Four Stars
“I give this book four stars.”
As in, four out of five. Well, nothing’s perfect from beginning to end. Do tell me why four and not five?
“She’s wasn’t angry at God. She just seemed to cling to him and hold so steady in her faith. I wouldn’t have been so faithful. Also, I didn’t get to see enough of her children’s response to their dad’s death. How did she tell her children? How did they respond? I wanted to know more.”
I see. Well, let me address those suggestions.
Yes, I was angry. Anger seemed to spill everywhere for a while, pointing in every direction, dripping from every pore. I didn’t even know all the things I was angry with and about. I couldn’t begin to list them, or rather I couldn’t complete an exhaustive list – it was too much.
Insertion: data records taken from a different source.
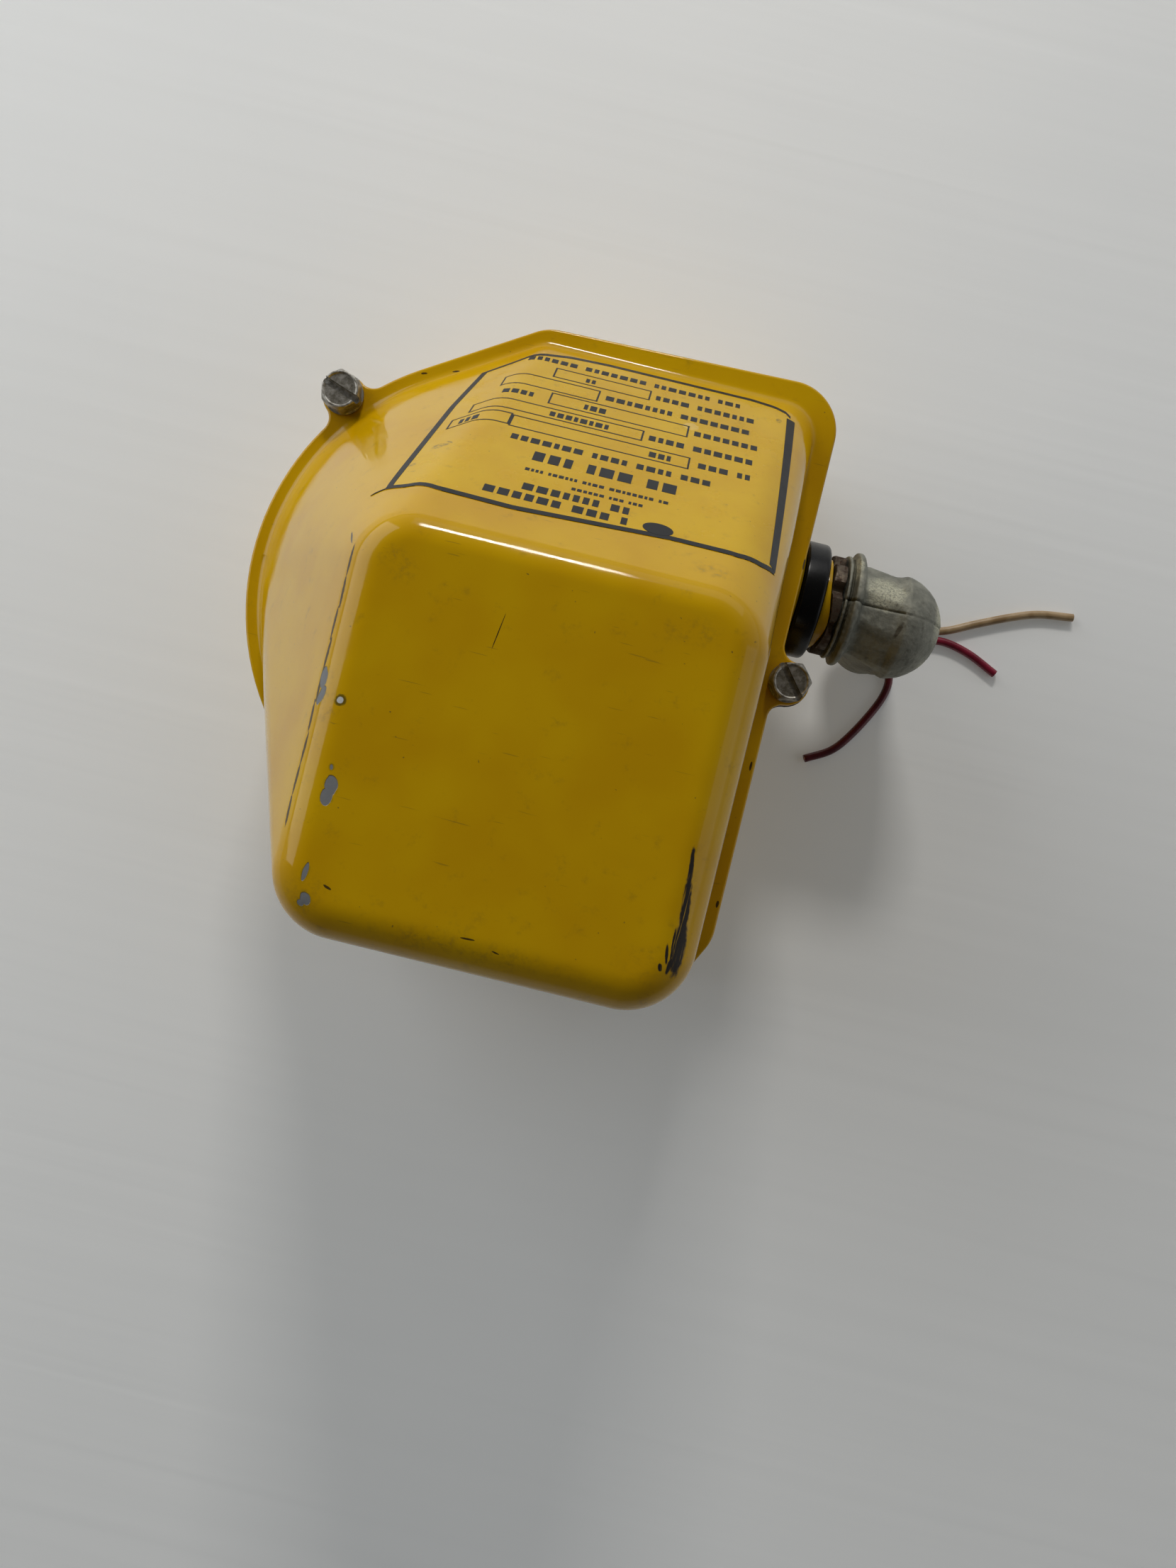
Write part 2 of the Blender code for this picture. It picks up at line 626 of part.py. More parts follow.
def gear_outline(teeth, module, centre, phase):
    """An involute gear's outline; phase is the direction of one tooth's middle, in radians."""
    pitch = teeth * module / 2
    base = pitch * math.cos(PRESSURE_ANGLE)
    tip = pitch + ADDENDUM * module
    root = pitch - DEDENDUM * module

    def half_width(radius):
        """Half of a tooth's angle at this radius."""
        if radius < base:
            radius = base
        pressure = math.acos(base / radius)
        involute = math.tan(pressure) - pressure
        at_pitch = math.tan(PRESSURE_ANGLE) - PRESSURE_ANGLE
        return (math.pi * module / 2 - BACKLASH / 2) / (2 * pitch) + at_pitch - involute

    radii = [root, pitch, tip]
    points = []
    for i in range(teeth):
        middle = phase + 2 * math.pi * i / teeth
        flank = [(radius, half_width(radius)) for radius in radii]
        tooth = [(radius, middle - half) for radius, half in flank]
        tooth += [(radius, middle + half) for radius, half in flank[::-1]]
        points += [(centre[0] + r * math.cos(turn), centre[1] + r * math.sin(turn)) for r, turn in tooth]
    return points


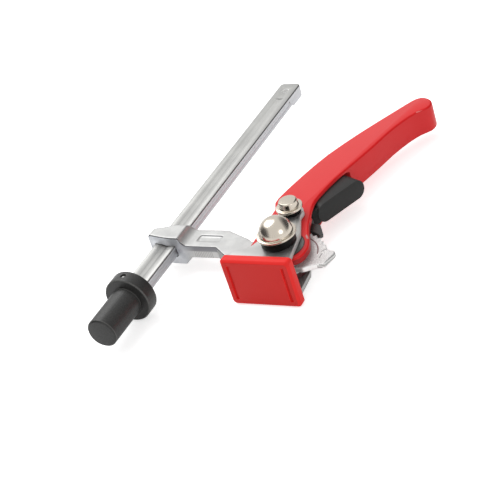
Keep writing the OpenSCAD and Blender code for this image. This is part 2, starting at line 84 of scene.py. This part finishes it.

I was angry because I found Robb’s shoes in the hallway, days after he had died, and it was only a crumb of the life he left behind. I was angry with the funeral director for having a typo on his paperwork. I was angry with the calendar for turning its pages. I was angry with the youth group who planned the sledding trip where Robb crashed into a tree, when he ruptured his spleen which ultimately led to his death twenty years later. I was angry with the mailman for bringing me anything with my husband’s name on it. I was angry with everyone who never knew him. I was angry with everyone who was married, in love, engaged, or remotely happy. I was angry.
And yes, a lot of that anger fell right into the hands of a righteous God. But the book on your shelf isn’t my journal, and frankly, you wouldn’t enjoy reading the depth, magnitude, and sheer number of pages of scrawling, black anger.
Publishers and editors know this. And they asked me to write the story with a little less of that darkness, please. With grace in their voices and a hand over mine, they said, “Tricia, when people say they can’t imagine what it’s like, they really don’t want to. You can’t take them there or nobody will read the book. And the goal is for people to read the book.”
As for the questions about my children and how they responded to their dad’s sudden and complete disappearance from their lives, I talked quite about this in the book. I wrote about how we processed together, the conversations we had, the questions we shared, and how we continue to make sense of it all.
It sounds like maybe you wanted more information, more details into those conversations and into their hearts. And this is a good time to respectfully remind you that they are not characters in a piece of literature. They are my children and this our lives.
If changing the story would give me one more star, then I’m okay with four.
And thank you for the review. Every single one counts.
* * *
If you’ve read And Life Comes Back, please consider giving your review on Amazon, Barnes and Noble, or Goodreads.
(Any number of stars you choose.)
Gail Bones says:
Hi Tricia- We met at the Storyline Conference in San Diego where I bought your book and handed you mine about navigating transition ( Living CrossWise). I bought your book for a friend who is a widow, but decided to read it first. I was dazzled by your writing! Pitch perfect! Sad to say, I don’t want to actually relinquish it to my friend- I did tell her I would loan it to her however. You are a beautiful writer! Thank you.
Robin says:
Tricia,
I, like many, many others have followed your story. My heart broke for you and your family when a friend forwarded your blog To me over 3 years ago, titled “Final Hours”. I have been one of the invisible followers with you on your journey ever since. You are a complete stranger to me and yet I feel I know so much about the amazing, strong, funny, talented, fractured, but not broken woman that you are. You have poured out your heart for all to see with such courage and transparency and I for one have been in awe of your strength and honesty. I so admire the way you have navigated your way through such unimaginable pain, all the while parenting 2 young boys to boot! So, when I read your blog tonight and felt your anguish about your 4 star rating from a critic I thought I might share something with you, to help you “shake” it off.
( From a section of Theodore Roosevelt’s “Citizenship in a Republic” speech)
“The Man in the Arena”
It is not the critic who counts; not the man who points out how the strong man stumbles, or where the doer of deeds could have done them better. The credit belongs to the man who is actually in the arena, whose face is marred by dust and sweat and blood; who strives valiantly; who errs, who comes short again and again, because there is no effort without error and shortcoming; but who does actually strive to do the deeds; Who knows great enthusiasms, the great devotions; who spends himself in a worthy cause; who at the best knows in the end the triumph of high achievement, and who at the worst, if he fails at least fails while DARING GREATLY, so that his place will never be with those cold and timid souls who neither know victory nor defeat.
I thought of you when I heard this quote on Super Soul Sunday
(highly recommend: channel 279 ~ OWN network ~ Sunday Mornings)
last week with Brene’ Brown.
YOU are the man in the arena sharing your heart and DARING GREATLY….
(Google Brene Brown, you will love her! Try to find her 2 interviews with Oprah on Super Soul Sunday.
I think you would really enjoy her story re: this Roosevelt quote. She also did a Ted Talk that went viral.)
* By the way, I read your book.
I thought it was Beautiful…
⭐⭐⭐⭐⭐
5 STARS 🙂
Ginni Tuggle says:
Your response to that review deserves 10 stars. Bravo!